-------- PROVIDED MATERIAL

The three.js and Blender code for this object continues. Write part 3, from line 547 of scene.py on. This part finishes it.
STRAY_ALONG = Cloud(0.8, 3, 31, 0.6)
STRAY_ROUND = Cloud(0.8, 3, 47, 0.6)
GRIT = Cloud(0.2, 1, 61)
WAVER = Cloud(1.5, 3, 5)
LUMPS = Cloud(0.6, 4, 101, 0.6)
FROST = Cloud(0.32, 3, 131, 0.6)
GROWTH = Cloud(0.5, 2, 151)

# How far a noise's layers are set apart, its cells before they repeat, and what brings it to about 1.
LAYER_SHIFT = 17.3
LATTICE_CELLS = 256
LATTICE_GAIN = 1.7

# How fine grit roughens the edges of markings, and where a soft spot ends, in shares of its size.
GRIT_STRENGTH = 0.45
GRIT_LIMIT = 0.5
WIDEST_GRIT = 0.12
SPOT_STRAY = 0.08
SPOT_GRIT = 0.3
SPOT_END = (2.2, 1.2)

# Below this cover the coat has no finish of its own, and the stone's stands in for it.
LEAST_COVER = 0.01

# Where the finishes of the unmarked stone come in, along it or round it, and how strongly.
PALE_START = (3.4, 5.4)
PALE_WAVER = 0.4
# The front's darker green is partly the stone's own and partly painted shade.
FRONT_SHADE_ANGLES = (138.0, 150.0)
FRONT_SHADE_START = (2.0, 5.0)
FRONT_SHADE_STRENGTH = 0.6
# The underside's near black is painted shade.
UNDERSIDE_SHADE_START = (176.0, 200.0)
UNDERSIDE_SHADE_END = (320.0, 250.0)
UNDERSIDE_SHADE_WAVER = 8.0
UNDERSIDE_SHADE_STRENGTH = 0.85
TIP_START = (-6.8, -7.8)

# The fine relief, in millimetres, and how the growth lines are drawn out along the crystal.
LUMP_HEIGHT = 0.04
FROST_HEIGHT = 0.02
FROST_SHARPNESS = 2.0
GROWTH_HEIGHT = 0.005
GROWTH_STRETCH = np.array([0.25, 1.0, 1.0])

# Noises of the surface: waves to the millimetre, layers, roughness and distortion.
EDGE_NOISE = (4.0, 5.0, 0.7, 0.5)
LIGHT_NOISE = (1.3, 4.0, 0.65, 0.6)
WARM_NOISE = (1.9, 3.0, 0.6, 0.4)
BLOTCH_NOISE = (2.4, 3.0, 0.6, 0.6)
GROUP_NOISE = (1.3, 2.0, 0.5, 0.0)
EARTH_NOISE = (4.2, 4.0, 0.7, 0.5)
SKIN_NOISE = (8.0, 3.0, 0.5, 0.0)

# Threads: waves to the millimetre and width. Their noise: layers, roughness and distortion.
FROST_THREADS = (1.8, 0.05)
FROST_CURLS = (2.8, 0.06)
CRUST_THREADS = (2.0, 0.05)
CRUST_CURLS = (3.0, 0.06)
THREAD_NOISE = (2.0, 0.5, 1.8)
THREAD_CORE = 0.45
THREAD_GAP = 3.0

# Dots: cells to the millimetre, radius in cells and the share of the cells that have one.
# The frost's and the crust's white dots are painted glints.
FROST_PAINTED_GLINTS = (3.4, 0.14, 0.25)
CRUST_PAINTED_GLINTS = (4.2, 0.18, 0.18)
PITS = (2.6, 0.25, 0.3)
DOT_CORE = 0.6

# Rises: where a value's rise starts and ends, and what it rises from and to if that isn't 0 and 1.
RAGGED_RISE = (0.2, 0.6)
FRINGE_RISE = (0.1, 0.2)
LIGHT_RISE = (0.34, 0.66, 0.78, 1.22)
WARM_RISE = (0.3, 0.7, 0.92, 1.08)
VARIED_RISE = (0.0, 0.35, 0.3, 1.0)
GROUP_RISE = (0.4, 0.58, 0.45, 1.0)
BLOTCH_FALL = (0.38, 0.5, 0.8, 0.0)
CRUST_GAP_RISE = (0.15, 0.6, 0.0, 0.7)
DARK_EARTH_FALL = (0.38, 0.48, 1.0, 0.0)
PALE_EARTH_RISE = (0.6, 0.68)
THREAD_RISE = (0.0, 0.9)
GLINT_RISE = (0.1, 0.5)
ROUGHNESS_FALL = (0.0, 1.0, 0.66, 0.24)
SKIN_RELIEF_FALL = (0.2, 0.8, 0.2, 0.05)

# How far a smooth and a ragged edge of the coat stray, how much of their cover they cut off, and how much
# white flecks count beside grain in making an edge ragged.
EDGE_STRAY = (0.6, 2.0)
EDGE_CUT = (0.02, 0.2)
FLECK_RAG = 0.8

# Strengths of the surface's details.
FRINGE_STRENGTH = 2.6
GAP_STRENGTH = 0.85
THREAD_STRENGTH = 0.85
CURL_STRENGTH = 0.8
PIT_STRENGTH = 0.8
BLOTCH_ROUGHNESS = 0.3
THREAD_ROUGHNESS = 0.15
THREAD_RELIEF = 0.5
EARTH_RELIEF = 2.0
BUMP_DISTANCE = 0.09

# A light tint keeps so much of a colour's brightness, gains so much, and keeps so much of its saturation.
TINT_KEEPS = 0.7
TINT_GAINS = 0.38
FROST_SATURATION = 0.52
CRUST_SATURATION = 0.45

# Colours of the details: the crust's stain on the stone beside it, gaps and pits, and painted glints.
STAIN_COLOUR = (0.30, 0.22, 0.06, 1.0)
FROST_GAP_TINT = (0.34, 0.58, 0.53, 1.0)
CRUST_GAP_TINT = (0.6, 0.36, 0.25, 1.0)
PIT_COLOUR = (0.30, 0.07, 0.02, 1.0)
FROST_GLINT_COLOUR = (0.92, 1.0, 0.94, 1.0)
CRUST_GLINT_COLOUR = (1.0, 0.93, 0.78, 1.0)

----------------
-------- PROVIDED MATERIAL

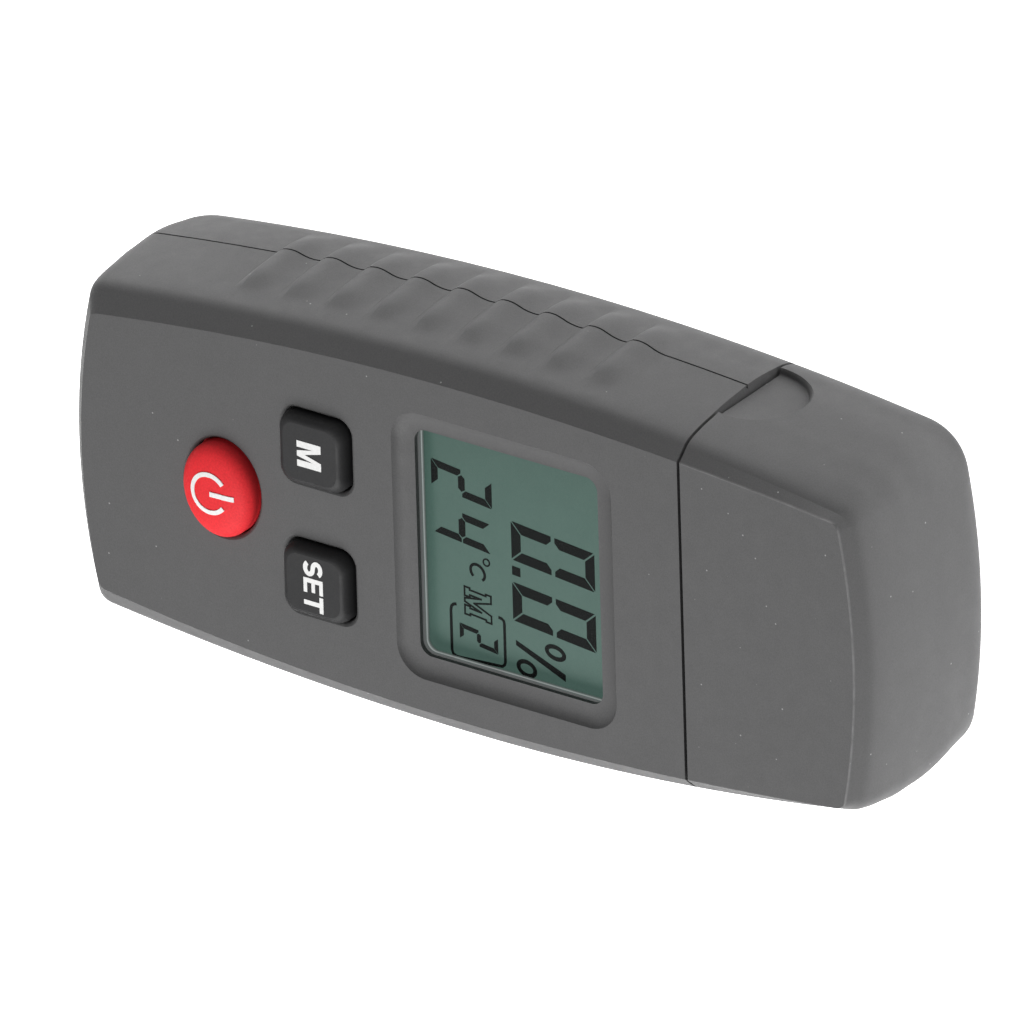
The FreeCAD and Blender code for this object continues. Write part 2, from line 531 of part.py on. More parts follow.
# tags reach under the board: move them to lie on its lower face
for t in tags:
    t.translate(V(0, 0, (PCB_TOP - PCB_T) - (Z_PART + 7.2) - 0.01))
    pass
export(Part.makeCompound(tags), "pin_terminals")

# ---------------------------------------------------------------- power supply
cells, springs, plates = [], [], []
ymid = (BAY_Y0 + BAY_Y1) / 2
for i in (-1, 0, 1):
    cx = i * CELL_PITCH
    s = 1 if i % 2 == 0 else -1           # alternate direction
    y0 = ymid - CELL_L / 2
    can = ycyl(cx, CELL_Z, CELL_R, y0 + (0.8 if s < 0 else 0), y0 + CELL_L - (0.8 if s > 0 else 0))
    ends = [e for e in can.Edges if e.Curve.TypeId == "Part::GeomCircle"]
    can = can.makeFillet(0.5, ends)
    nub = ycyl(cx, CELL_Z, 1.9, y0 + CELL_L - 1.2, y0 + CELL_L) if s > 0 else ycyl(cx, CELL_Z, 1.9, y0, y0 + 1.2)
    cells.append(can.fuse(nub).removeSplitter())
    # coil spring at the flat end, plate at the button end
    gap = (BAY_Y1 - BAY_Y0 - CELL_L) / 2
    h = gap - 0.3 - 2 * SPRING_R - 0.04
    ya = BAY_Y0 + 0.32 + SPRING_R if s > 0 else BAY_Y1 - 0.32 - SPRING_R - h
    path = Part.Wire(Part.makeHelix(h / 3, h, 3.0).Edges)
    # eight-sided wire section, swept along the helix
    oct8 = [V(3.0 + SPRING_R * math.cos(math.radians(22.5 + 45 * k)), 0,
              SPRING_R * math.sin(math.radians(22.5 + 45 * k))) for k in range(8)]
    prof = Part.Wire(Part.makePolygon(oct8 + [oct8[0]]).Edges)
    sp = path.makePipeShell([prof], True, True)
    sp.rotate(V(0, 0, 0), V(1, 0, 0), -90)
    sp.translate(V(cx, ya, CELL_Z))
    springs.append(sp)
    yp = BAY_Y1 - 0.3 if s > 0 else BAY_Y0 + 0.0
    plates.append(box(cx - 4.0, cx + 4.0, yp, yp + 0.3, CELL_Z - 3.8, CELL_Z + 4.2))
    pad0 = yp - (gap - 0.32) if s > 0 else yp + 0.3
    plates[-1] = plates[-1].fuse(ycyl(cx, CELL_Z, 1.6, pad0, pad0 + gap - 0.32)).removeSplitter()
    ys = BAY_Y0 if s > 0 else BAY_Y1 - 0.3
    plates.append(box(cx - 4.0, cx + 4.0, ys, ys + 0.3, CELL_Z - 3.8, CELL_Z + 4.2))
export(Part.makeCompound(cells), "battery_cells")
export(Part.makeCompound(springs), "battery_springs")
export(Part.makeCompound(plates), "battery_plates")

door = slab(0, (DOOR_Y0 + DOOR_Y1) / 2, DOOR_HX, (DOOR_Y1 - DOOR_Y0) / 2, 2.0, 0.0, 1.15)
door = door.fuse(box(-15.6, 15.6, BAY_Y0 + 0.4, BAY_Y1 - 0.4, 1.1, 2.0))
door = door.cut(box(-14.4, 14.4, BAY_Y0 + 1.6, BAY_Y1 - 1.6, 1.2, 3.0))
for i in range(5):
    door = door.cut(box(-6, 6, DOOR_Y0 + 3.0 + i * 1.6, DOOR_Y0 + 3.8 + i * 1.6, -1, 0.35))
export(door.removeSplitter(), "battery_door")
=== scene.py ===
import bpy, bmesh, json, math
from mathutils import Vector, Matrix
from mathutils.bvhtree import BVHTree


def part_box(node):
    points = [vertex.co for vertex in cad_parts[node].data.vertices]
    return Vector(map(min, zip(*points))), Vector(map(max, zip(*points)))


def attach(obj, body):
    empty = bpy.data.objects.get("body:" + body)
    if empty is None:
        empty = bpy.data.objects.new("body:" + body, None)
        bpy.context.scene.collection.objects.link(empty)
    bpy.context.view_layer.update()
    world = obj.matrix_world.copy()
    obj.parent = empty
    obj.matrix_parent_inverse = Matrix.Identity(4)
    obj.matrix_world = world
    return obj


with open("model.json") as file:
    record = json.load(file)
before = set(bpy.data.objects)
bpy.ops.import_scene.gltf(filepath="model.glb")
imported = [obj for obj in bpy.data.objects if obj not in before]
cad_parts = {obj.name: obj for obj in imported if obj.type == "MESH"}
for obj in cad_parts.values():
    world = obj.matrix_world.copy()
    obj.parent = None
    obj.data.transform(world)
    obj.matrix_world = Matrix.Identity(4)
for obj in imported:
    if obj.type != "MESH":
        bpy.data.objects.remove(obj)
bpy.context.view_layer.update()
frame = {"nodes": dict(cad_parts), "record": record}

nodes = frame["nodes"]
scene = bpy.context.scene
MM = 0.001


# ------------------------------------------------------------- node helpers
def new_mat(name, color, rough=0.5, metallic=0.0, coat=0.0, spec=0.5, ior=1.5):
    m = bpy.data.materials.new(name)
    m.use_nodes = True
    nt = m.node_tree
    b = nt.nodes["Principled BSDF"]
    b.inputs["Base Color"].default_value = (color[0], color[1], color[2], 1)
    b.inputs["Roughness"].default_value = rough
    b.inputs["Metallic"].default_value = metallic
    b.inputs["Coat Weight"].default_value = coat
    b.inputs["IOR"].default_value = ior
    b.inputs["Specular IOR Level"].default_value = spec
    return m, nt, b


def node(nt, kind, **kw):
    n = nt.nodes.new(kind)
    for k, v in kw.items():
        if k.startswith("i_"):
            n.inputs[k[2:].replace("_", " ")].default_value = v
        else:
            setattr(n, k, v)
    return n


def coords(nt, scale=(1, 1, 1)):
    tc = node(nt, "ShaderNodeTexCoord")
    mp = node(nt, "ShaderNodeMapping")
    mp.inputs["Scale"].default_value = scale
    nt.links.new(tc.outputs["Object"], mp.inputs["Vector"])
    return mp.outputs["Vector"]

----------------

* TASK DETAILS:
Print exactly the lines from the line with "The three.js and" to the line with "GROWTH = Cloud(0.5, 2, 151)", both included, and nothing else.

* PROBLEM SOLUTION:
The three.js and Blender code for this object continues. Write part 3, from line 547 of scene.py on. This part finishes it.
STRAY_ALONG = Cloud(0.8, 3, 31, 0.6)
STRAY_ROUND = Cloud(0.8, 3, 47, 0.6)
GRIT = Cloud(0.2, 1, 61)
WAVER = Cloud(1.5, 3, 5)
LUMPS = Cloud(0.6, 4, 101, 0.6)
FROST = Cloud(0.32, 3, 131, 0.6)
GROWTH = Cloud(0.5, 2, 151)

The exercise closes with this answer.